Butler stuns Pittsburgh after crazy ending in NCAA tournament
By Liz Clarke,
An exceptionally well-played game ended on two foul calls in the last two seconds Saturday at Verizon Center.
After the dust settled, Butler senior forward Matt Howard hit the game-winning free throw with 0.8 of a second remaining to seal the eighth-seeded Bulldogs’ 71-70 upset of No. 1 seed Pittsburgh.
It took a moment for both teams — as well as the shrieking crowd of Pittsburgh and Butler partisans — to grasp the outcome, because in a two-second span, it appeared that Butler had won, then Pittsburgh had a chance to win; then, with the score knotted at 70, the game seemed destined for overtime.
The wild sequence started with an official’s whistle a split-second after Butler’s Andrew Smith made a layup to give the Bulldogs a 70-69 lead with 2.2 seconds remaining.
After receiving the inbounds pass near midcourt, Pittsburgh’s Gilbert Brown was fouled by Butler’s Shelvin Mack, whose game-high 30 points had kept the underdog Bulldogs out front most of the game.
That sent Brown to the free throw line with 1.4 seconds left — Pittsburgh trailing by one — for two free throws. He made the first but missed the second, knotting the score at 70. But before the teams could gird for overtime, another whistle blew signaling a foul on Pittsburgh’s Nasir Robinson for contact as he battled Butler’s Matt Howard for the rebound.
And with 0.8 of a second on the clock, Howard made his first free throw and intentionally missed the second, handing Butler the one point that mattered most when the final buzzer sounded.
It was Howard’s second game-winning shot in as many games, following his layup against Old Dominion as time expired in the first round.
The cumulative result — with Butler winning two games by a total of three points — sent the Bulldogs into elite company once again, proving that there was more than pixie dust and serendipity behind their improbable run to last season’s NCAA tournament championship game.
“You win two games by three points, it’s going to be pretty crazy,” Howard said. “This is by far the craziest weekend of basketball [I’ve played]. This is the type of game you really play for.”
It was a heartbreaking end to the season for Pittsburgh (28-6), which boasted a senior-laden roster that seemed destined to reach the Final Four for the first time, having been stopped short in the region final last year.
“It hurts even more because it’s our last game,” said Brown, who led the Panthers with 24 points. “We’ll never be able to put the jerseys on again and go out and play with our teammates. This being our last game is really an emotional blow to us.”
Butler (25-9), dubbed “America’s team” by fans of the Horizon League upstarts from Indianapolis, advanced to face fourth-seeded Wisconsin on Thursday in the Southeast Region semifinals in New Orleans.
The question of whether either of the last two fouls needed to be called will surely be debated by basketball fans for some time. It had been a physical game on both sides, with each team being whistled for 18 fouls.

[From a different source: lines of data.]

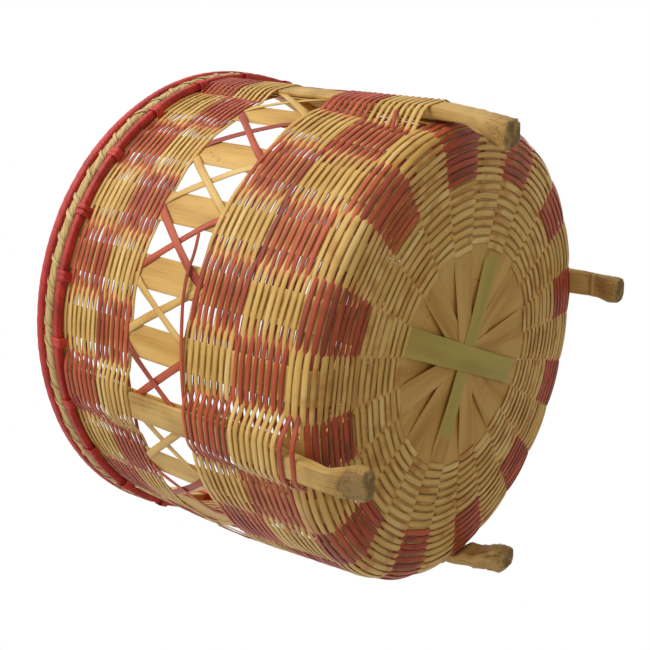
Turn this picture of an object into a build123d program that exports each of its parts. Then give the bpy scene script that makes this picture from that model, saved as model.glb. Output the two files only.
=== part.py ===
"""Split-bamboo basket on four legs.

Twelve splints cross under the base and turn up as twenty-four wall stakes. Woven panels
grip the stakes below and above an open band, where crossed strips fill each gap. Four
thick bamboo slats lie on the outside of four stakes and run down as legs. Wrapped hoops,
lashed through the gaps, close the mouth.

Frame: millimetres, +Z up, origin on the floor under the middle of the basket.
"""

import os
from math import cos, hypot, radians, sin

from build123d import *

# ---------------------------------------------------------------- driving dimensions

# Heights above the floor
HEIGHT = 234.0  # top of the rim
BASE_HEIGHT = 31.5  # middle of the flat base
KNEE_HEIGHT = 120.0  # where the wall turns from flared to nearly upright

# Radii of the stakes' centre line
BASE_RADIUS = 135.6  # where the lines of base and wall meet
KNEE_RADIUS = 144.9
TOP_RADIUS = 148.4
CORNER_RADIUS = 12.0  # bend from the base up into the wall
KNEE_BEND_RADIUS = 48.0

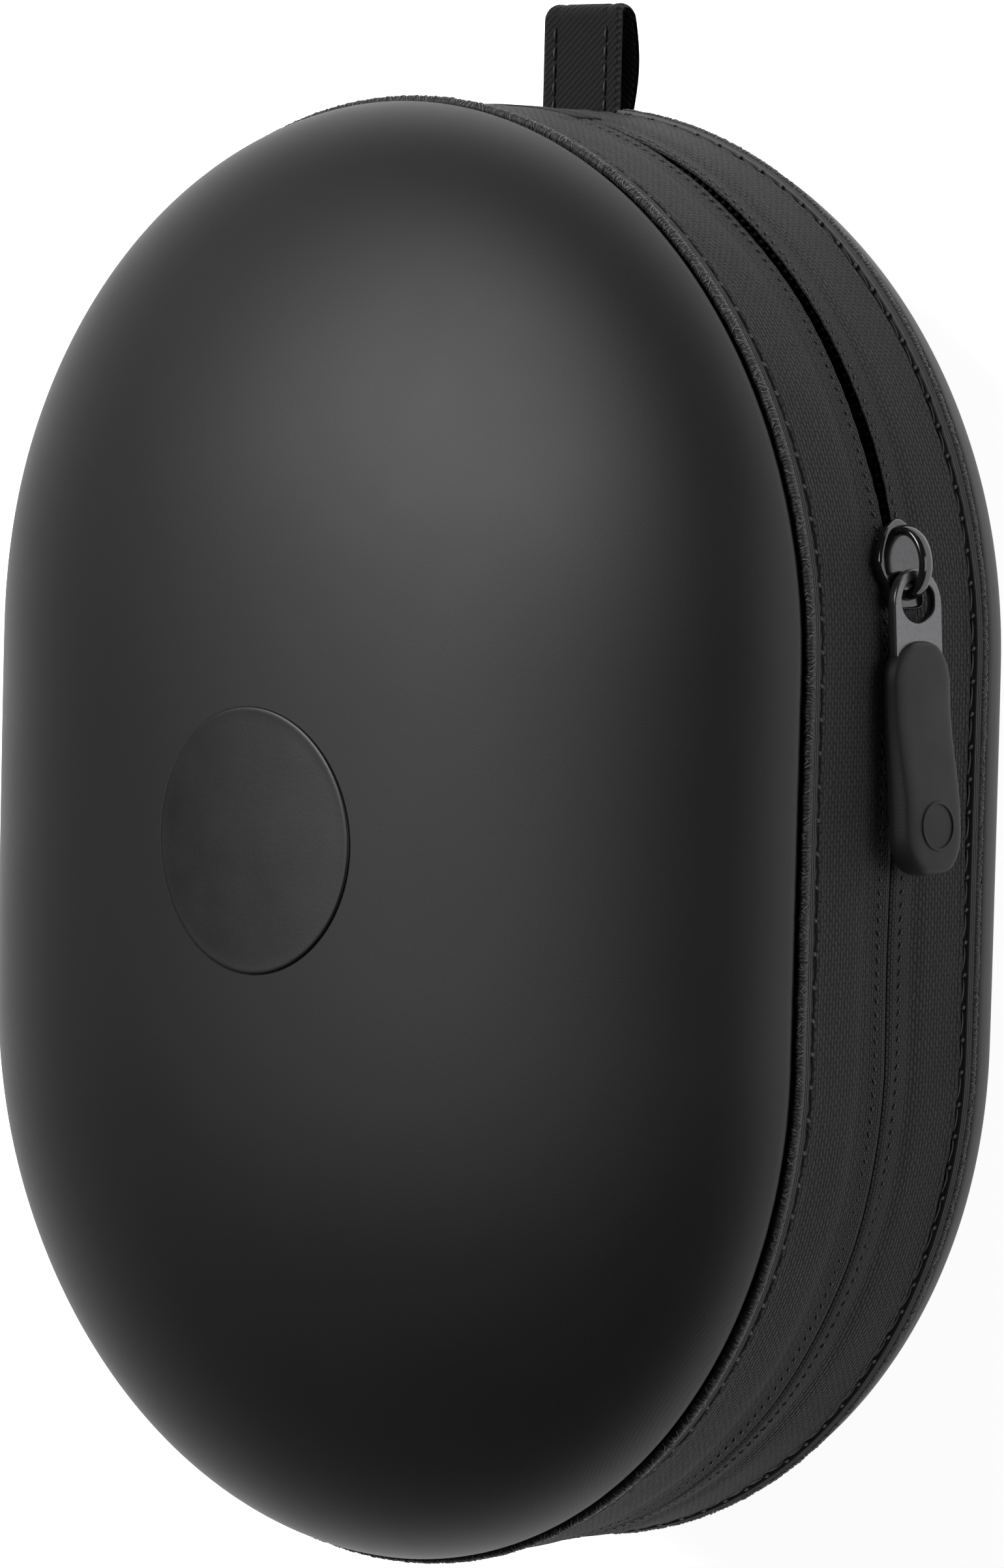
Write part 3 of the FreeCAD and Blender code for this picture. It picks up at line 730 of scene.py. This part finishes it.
def seam_stitches(side):
    """Dark stitches along the seam, with the knot where each dives in, and the finer row on the tape."""
    name = NAMES[side]
    skip = loop_gap if side == BASE else None
    row = stitch_row(name + "_seam_stitches", side, STITCH_LEVEL, RADIUS - 0.28, STITCH_PITCH, 3.7, 0.22,
                     skip)
    finish_piece(row, name, "band_canvas", (), "dark_thread")
    count = round(case.length / STITCH_PITCH)
    tubes = []
    for k in range(count):
        at = (k + 0.5) * case.length / count
        if skip and skip((at + case.length / 2) % case.length - case.length / 2):
            continue
        share = np.linspace(-1, 1, 5)
        x, y, nx, ny = case.place(at + 0.25 * share, RADIUS - 0.05 - 0.3 * share ** 2)
        z = flip(side, STITCH_LEVEL - 0.1 + 0.5 * share)
        normal = np.stack([nx, ny, 0 * nx], -1)
        radius = 0.3 * np.sqrt(1.02 - share ** 2)[:, None] + 0.02
        tubes.append(tube(np.stack([x, y, z], -1), normal, radius[:, 0], 6))
    finish_piece(tidy(gather(name + "_seam_knots", tubes)), name, "band_canvas", (), "dark_thread")

    def no_zip(s):
        return abs(abs(s) - HINGE_AT) < HINGE_HALF and s > 0

    row = stitch_row(name + "_tape_stitches", side, 2.3, RADIUS - 0.22, 1.8, 0.85, 0.14, no_zip)
    finish_piece(row, name, "band_canvas", (), "tape_thread")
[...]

But Pittsburgh Coach Jamie Dixon steadfastly refused to criticize the officials or even second-guess them after the game.
“We didn’t lose on one play,” Dixon said. “We lost through the entire game.”
Pressed further on the decisive foul calls, Dixon said: “We’ll never talk about the officiating in a negative manner. They did the best job. They should be proud of what they did out there; I think they did their best. But I think you want to call it consistently.”
John Adams, the NCAA’s national coordinator of men’s basketball officiating, commented on the calls on TBS’s postgame show.
“I’ve had a chance to look at the plays as many times as you guys have probably,” Adams told the studio hosts. “They were both fouls. They tie in to two things we’ve been working on all year. We have a single point of emphasis, we enforce the rules as written.”
It was a physical game, marked by sweet shooting beyond the arc (Butler made a dozen three-pointers, with Mack accounting for seven) and roughhousing under the rim.
Despite the smaller stature of their lineup, the Bulldogs stayed in the fight on hustle and grit, forcing 12 turnovers and shooting exceptionally well at the outset to take a 12-point lead, 30-18. Still, Pittsburgh clawed back to pull within one before the break. But Butler stormed back, taking a 38-30 lead at the half.
Pittsburgh came out blazing in the second half and tied the score at 41 with 15 minutes 19 seconds remaining. The Panthers led, 69-68, with one minute left. Howard was short on a jumper, and Smith muffed the putback.
Pittsburgh then worked what appeared to be its last possession to a fault, but the shot-clock buzzer sounded before Ashton Gibbs could shoot a jumper. That put the ball in Butler’s hands with just less than 10 seconds — a lifetime, in this game — left to play.